What Is a Defendant’s Cage?
A defendant’s cage holds an accused individual inside a court building. The cage’s bars resemble that of a standard jail cell. But its use may be unfamiliar to some.
“The use of cages has largely fallen over time, but it persists to some degree around the world — places like Russia, Moldova, Uzbekistan, Armenia, Kuwait, Iraq and Egypt,” NPR said.
It also occasionally for “especially violent criminals” in Spain, Italy, France and Germany, according to Jenia Iontcheva Turner, a professor at SMU Dedman School of Law in Dallas.

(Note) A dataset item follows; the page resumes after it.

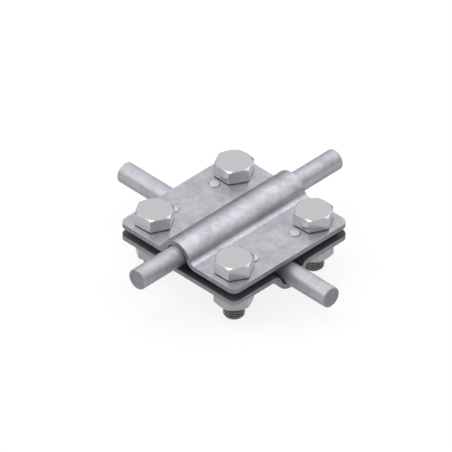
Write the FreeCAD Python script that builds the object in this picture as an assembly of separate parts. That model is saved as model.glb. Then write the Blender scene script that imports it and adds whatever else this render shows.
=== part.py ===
import FreeCAD, Part
import math
import os

from FreeCAD import Vector

# A cross clamp that holds two round rods at right angles. Two square plates of pressed
# sheet steel are one and the same stamping: each has a groove right across it. The upper
# plate lies with its groove over the rod along Y. The lower plate is turned over and a
# quarter round, so its groove is under the rod along X. The rods cross and touch between
# them, and four hexagon bolts with nuts draw the plates together.
#
# Lengths are in millimetres. The origin is in the middle of the bolt pattern, in the
# plane of the bolt tips on which the clamp stands, and +Z points from the nuts to the
# bolt heads.

# Rods, each measured from the crossing to its cut ends
rod_diameter = 8.0
upper_rod_front_reach = 49.0
upper_rod_back_reach = 51.0
lower_rod_right_reach = 49.0
lower_rod_left_reach = 55.0

# Stamping
plate_side = 58.0
plate_thickness = 2.0
plate_corner_radius = 3.0
groove_radius = 5.2
groove_depth = 6.38
groove_shoulder_radius = 2.33
bolt_spacing = 40.0
bolt_hole_diameter = 9.0

# Pips sheared half out of the sheet beside the bolt holes
pip_diameter = 4.2
pip_height = 0.5
pip_spacing_across_groove = 40.6
pip_spacing_along_groove = 20.8

# Bolts M8 x 20
bolt_diameter = 8.0
bolt_length = 20.0
bolt_tip_chamfer = 0.8
head_height = 5.5
head_washer_face_diameter = 11.8
head_washer_face_height = 0.4

# Hexagons of the heads and nuts
hex_across_flats = 13.0
hex_chamfer_circle = 12.8
hex_chamfer_angle = 30.0

# Nuts M8
nut_height = 6.2
nut_countersink_diameter = 8.9

# Where tightening left each hexagon, in degrees from having two corners on the X axis
head_turn = {
    "front": 0.0,
    "right": 3.0,
    "back": 0.0,
    "left": 3.0,
}
nut_turn = {
    "front": -3.0,
    "right": 29.0,
    "back": 12.0,
    "left": 25.0,
}

# Clearances
seat_clearance = 0.02
thread_clearance = 0.05

# Derived places: the rods touch at the crossing, and each groove's crown rests on its rod
rod_radius = rod_diameter / 2
rod_offset = rod_radius + seat_clearance / 2
inner_face_offset = rod_offset + rod_radius + seat_clearance - groove_depth
outer_face_offset = inner_face_offset + plate_thickness
crossing_height = bolt_length - outer_face_offset

corners = {
    "front": (1, -1),
    "right": (1, 1),
    "back": (-1, 1),
    "left": (-1, -1),
}


def arc(centre, radius, start_degrees, end_degrees):
    """An arc in the XZ plane, its angles counted from +X towards +Z."""
    points = []
    for degrees in (start_degrees, (start_degrees + end_degrees) / 2, end_degrees):
        angle = math.radians(degrees)
        points.append(centre + Vector(radius * math.cos(angle), 0, radius * math.sin(angle)))
    return Part.Arc(*points).toShape()


def sheet_section():
    """Section of the grooved sheet in the XZ plane, its inner flat face on z = 0.

    The crown is one arc of constant wall, and a shoulder arc on each side leads tangent
    from it into the flat.
    """
    crown = Vector(0, 0, groove_depth - groove_radius)
    crown_radius = groove_radius + plate_thickness
    shoulder_height = plate_thickness + groove_shoulder_radius
    shoulder_rise = shoulder_height - crown.z
    shoulder_reach = math.sqrt((crown_radius + groove_shoulder_radius) ** 2 - shoulder_rise ** 2)
    tangent = math.degrees(math.atan2(shoulder_rise, shoulder_reach))
    inner_shoulder_radius = groove_shoulder_radius + plate_thickness
    right = Vector(shoulder_reach, 0, shoulder_height)
    left = Vector(-shoulder_reach, 0, shoulder_height)
    edge = plate_side / 2

    def line(x_start, z_start, x_end, z_end):
        return Part.makeLine(Vector(x_start, 0, z_start), Vector(x_end, 0, z_end))

    edges = [
        line(-edge, 0, -shoulder_reach, 0),
        arc(left, inner_shoulder_radius, -90, -tangent),
        arc(crown, groove_radius, 180 - tangent, tangent),
        arc(right, inner_shoulder_radius, 180 + tangent, 270),
        line(shoulder_reach, 0, edge, 0),
        line(edge, 0, edge, plate_thickness),
        line(edge, plate_thickness, shoulder_reach, plate_thickness),
        arc(right, groove_shoulder_radius, 270, 180 + tangent),
        arc(crown, crown_radius, tangent, 180 - tangent),
        arc(left, groove_shoulder_radius, -tangent, -90),
        line(-shoulder_reach, plate_thickness, -edge, plate_thickness),
        line(-edge, plate_thickness, -edge, 0),
    ]
    return Part.Wire(edges)


def turned(profile):
    """A solid turned about Z from (radius, height) points, closed along the axis."""
    points = [Vector(radius, 0, height) for radius, height in profile]
    wire = Part.makePolygon(points + [points[0]])
    return Part.Face(wire).revolve(Vector(0, 0, 0), Vector(0, 0, 1), 360)


def rounded_square():
    """Upright prism of the plate's outline, tall enough to trim the pressed sheet."""
    height = groove_depth + plate_thickness
    side = plate_side
    block = Part.makeBox(side, side, 3 * height, Vector(-side / 2, -side / 2, -height))
    upright = [edge for edge in block.Edges if abs(edge.tangentAt(edge.FirstParameter).z) > 0.99]
    return block.makeFillet(plate_corner_radius, upright)


def pip():
    """A straight-walled pip that stands on the plate's outer face."""
    root = plate_thickness / 2
    return Part.makeCylinder(pip_diameter / 2, plate_thickness + pip_height - root, Vector(0, 0, root))


def stamping():
    """The grooved plate, groove along Y and crown up, inner flat face on z = 0."""
    sheet = Part.Face(sheet_section()).extrude(Vector(0, plate_side, 0))
    sheet.translate(Vector(0, -plate_side / 2, 0))
    plate = sheet.common(rounded_square())
    for across, along in corners.values():
        hole = Part.makeCylinder(bolt_hole_diameter / 2, plate_thickness)
        hole.translate(Vector(across * bolt_spacing / 2, along * bolt_spacing / 2, 0))
        plate = plate.cut(hole)
        place = Vector(
            across * pip_spacing_across_groove / 2,
            along * pip_spacing_along_groove / 2,
            0,
        )
        button = pip()
        button.translate(place)
        plate = plate.fuse(button)
    return plate.removeSplitter()


def upper_plate():
    plate = stamping()
    plate.translate(Vector(0, 0, crossing_height + inner_face_offset))
    return plate


def lower_plate():
    plate = stamping()
    plate.rotate(Vector(0, 0, 0), Vector(1, 0, 0), 180)
    plate.rotate(Vector(0, 0, 0), Vector(0, 0, 1), 90)
    plate.translate(Vector(0, 0, crossing_height - inner_face_offset))
    return plate


def upper_rod():
    length = upper_rod_front_reach + upper_rod_back_reach
    start = Vector(0, -upper_rod_front_reach, crossing_height + rod_offset)
    return Part.makeCylinder(rod_radius, length, start, Vector(0, 1, 0))


def lower_rod():
    length = lower_rod_left_reach + lower_rod_right_reach
    start = Vector(-lower_rod_left_reach, 0, crossing_height - rod_offset)
    return Part.makeCylinder(rod_radius, length, start, Vector(1, 0, 0))


def hexagon(bottom, top):
    """Hexagon prism with corners on the X axis and flats facing along Y."""
    corner = hex_across_flats / math.sqrt(3)
    points = []
    for step in range(7):
        angle = math.radians(60 * step)
        points.append(Vector(corner * math.cos(angle), corner * math.sin(angle), bottom))
    return Part.Face(Part.makePolygon(points)).extrude(Vector(0, 0, top - bottom))


def chamfer_drop():
    """Height over which the cone at a hexagon's end runs out past its corners."""
    corner = hex_across_flats / math.sqrt(3)
    return (corner - hex_chamfer_circle / 2) * math.tan(math.radians(hex_chamfer_angle))


def bolt():
    """Hexagon bolt, its washer face on z = 0 and its shank down to the chamfered tip."""
    corner = hex_across_flats / math.sqrt(3)
    chamfer_circle = hex_chamfer_circle / 2
    washer = head_washer_face_diameter / 2
    shank = bolt_diameter / 2
    envelope = turned([
        (0, head_washer_face_height),
        (corner, head_washer_face_height),
        (corner, head_height - chamfer_drop()),
        (chamfer_circle, head_height),
        (0, head_height),
    ])
    head = hexagon(head_washer_face_height, head_height).common(envelope)
    washer_face = Part.makeCylinder(washer, head_washer_face_height)
    body = turned([
        (0, 0),
        (shank, 0),
        (shank, bolt_tip_chamfer - bolt_length),
        (shank - bolt_tip_chamfer, -bolt_length),
        (0, -bolt_length),
    ])
    return head.fuse(washer_face).fuse(body).removeSplitter()


def nut():
    """Hexagon nut hanging down from its bearing face on z = 0.

    Its corners are chamfered at both ends, and its bore is countersunk at the lower one.
    """
    corner = hex_across_flats / math.sqrt(3)
    chamfer_circle = hex_chamfer_circle / 2
    bore = bolt_diameter / 2 + thread_clearance
    mouth = nut_countersink_diameter / 2
    countersink = mouth - bore
    envelope = turned([
        (0, 0),
        (chamfer_circle, 0),
        (corner, -chamfer_drop()),
        (corner, chamfer_drop() - nut_height),
        (chamfer_circle, -nut_height),
        (0, -nut_height),
    ])
    hole = turned([
        (0, 0),
        (bore, 0),
        (bore, countersink - nut_height),
        (mouth, -nut_height),
        (0, -nut_height),
    ])
    return hexagon(-nut_height, 0).common(envelope).cut(hole)


def fasteners():
    """The four bolts from above and their nuts from below, by name."""
    pieces = {}
    for corner, (x_side, y_side) in corners.items():
        x = x_side * bolt_spacing / 2
        y = y_side * bolt_spacing / 2
        screw = bolt()
        screw.rotate(Vector(0, 0, 0), Vector(0, 0, 1), head_turn[corner])
        screw.translate(Vector(x, y, crossing_height + outer_face_offset))
        pieces["bolt_" + corner] = screw
        hexagon_nut = nut()
        hexagon_nut.rotate(Vector(0, 0, 0), Vector(0, 0, 1), nut_turn[corner])
        hexagon_nut.translate(Vector(x, y, crossing_height - outer_face_offset))
        pieces["nut_" + corner] = hexagon_nut
    return pieces


def build():
    pieces = {
        "upper_plate": upper_plate(),
        "lower_plate": lower_plate(),
        "upper_rod": upper_rod(),
        "lower_rod": lower_rod(),
    }
    pieces.update(fasteners())
    os.makedirs("parts", exist_ok=True)
    for name, shape in pieces.items():
        shape.exportStep("parts/" + name + ".step")
        print(name, len(shape.Solids), "solid,", round(shape.Volume), "mm3, valid", shape.isValid())


build()
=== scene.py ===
# %% [markdown]
# # A cross clamp for two round rods
#
# Two square plates of pressed sheet steel hold two round rods at right angles, and four
# hexagon bolts with nuts draw them together. Every piece already has its real size and
# place in the frame. What is left for this lesson is what makes metal look like metal:
# rounded edges that catch light, threads that are really cut, and the finishes, which are
# hot-dip zinc on plates and rods and thin bright zinc on bolts and nuts.
#
# The frame comes first. It is fixed, so every new piece takes its sizes and place from it.

# %% Load the frame and keep its box
import math

import bmesh
import bpy
from mathutils import Matrix, Vector


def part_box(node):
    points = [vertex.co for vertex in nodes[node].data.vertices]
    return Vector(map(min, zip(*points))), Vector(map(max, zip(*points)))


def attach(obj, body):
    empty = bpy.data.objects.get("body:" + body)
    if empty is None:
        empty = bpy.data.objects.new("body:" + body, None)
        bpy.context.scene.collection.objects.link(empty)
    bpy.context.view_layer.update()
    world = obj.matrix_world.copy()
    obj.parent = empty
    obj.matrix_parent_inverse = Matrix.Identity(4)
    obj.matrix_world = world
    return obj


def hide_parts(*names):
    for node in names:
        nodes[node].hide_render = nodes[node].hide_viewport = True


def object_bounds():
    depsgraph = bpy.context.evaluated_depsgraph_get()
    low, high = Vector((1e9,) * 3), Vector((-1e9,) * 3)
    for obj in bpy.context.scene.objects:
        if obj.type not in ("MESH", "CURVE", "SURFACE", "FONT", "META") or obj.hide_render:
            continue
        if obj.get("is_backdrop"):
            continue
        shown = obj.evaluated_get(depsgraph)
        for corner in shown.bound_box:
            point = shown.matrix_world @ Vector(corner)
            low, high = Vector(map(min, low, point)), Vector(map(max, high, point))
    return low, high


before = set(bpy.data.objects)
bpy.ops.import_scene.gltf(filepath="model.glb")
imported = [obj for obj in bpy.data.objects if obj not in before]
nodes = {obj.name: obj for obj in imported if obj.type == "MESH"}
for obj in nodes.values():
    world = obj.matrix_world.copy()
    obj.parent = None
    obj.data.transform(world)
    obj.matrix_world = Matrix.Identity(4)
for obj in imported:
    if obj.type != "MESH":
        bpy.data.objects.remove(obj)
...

On top of being behind bars in court, Griner’s presence in Russia is made more complicated by Russia’s ongoing invasion of Ukraine that began in February, led by Russian President Vladimir Putin
Put on a Nirvana ‘Smiley Face’
The particular Nirvana design Griner sported on her T-shirt is likewise surrounded by controversy.
The classic Nirvana “Smiley Face” design, as seen on her modern tie-dye version of the shirt, shows the recognizably grinning graphic that’s amounted to a legal tangle between the disbanded grunge act and a designer who claims he created the emblem.
In January, Nirvana LLC, the controlling company for the group that was led by the late Kurt Cobain, denied designer Robert Fisher’s claim that he made the logo, reported KNX.
In 2018, Nirvana filed a lawsuit against luxury fashion brand Marc Jacobs for creating a “blatant ripoff” of the emblem in its “Bootleg Redux Grunge” collection.